I’m aware that there are exceptions. For instance, the films by Christopher Nolan merge commerce and art quite successfully, as do most Pixar films. However, these are anomalies, and for the most part, contemporary summer blockbusters have failed to live up to the standard Jaws set nearly 40 years ago.
A Marvel-ous New Era (Brendon McCullin)
The passage of time tends to lend a glow to the early blockbusters of Spielberg and Lucas. In reality, Spielberg went the Hitchcock route with Jaws because he was forced to by external conditions. And we can argue how much the performances by Richard Dreyfuss, Roy Scheider and Robert Shaw had to do with his directing. Lucas, for his part, might have been great at story concepts but he always had a tin ear when it came to dialogue (leading to the famous Harrison Ford rant, "You can type this s**t, but you sure as hell can't say it").
That's not to denigrate what Spielberg and Lucas did — they each authored cultural phenomena that altered American filmmaking and the movie industry as a whole — but let's not go too crazy. Some of their contemporaries, particularly screenwriters like John Milius and Robert Towne, may have liked them personally, but didn't always love how they handled their craft.

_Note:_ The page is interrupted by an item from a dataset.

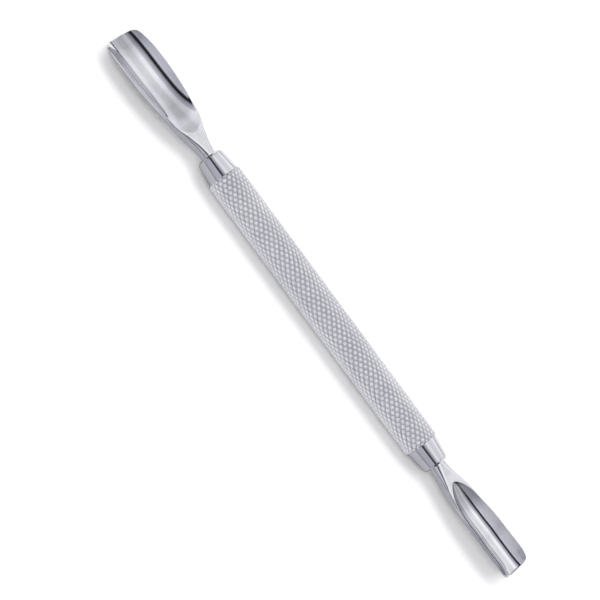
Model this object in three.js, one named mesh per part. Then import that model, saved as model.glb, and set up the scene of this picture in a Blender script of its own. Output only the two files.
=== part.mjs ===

The fact is there has always been and will always be a place in Hollywood for big, crowd-pleasing popcorn movies… and there have always been good and bad ones. Just because Jaws was better than The Towering Inferno and Star Wars was better than Airport '77 doesn’t necessarily kick into the same strata of cinematic history as The Godfather.
If we were having this argument 15 to 20 years ago, I would be completely on board. Back when Michael Bay was unleashing a steady stream of trash like Armageddon and The Rock on audiences and what amounted to good storytelling was Will Smith making wisecracks while fighting aliens in Independence Day… well, yes, that was a low point for summer blockbusters. Heck, that was a low point for film in general.
Since then, however, a new group of filmmakers who value story as much as visual pyrotechnics have taken the lead on some of the biggest tent-pole movies in recent years. Some of them, such as Joss Whedon (The Avengers) and J.J. Abrams (Star Trek) come from the writer dominated domain of television. Others, like Jon Favreau (Iron Man) and Kenneth Branagh (Thor) are themselves actors and work to make their stars look good.
Combine that group with the aforementioned Nolan (The Dark Knight) and the Pixar team under John Lasseter and really, you would be hard pressed to find another period that matched the number of talented, conscientious, and literate filmmakers that are willing to helm blockbusters.
The nice thing is that many of these directors — particularly Whedon and Abrams — clearly gained some of their sensibilities as youngsters watching the films of Lucas and Spielberg. You're never going to get rid of people like Bay and movies like his Transformers franchise, but blockbusters are in as good of hands now as they've ever been.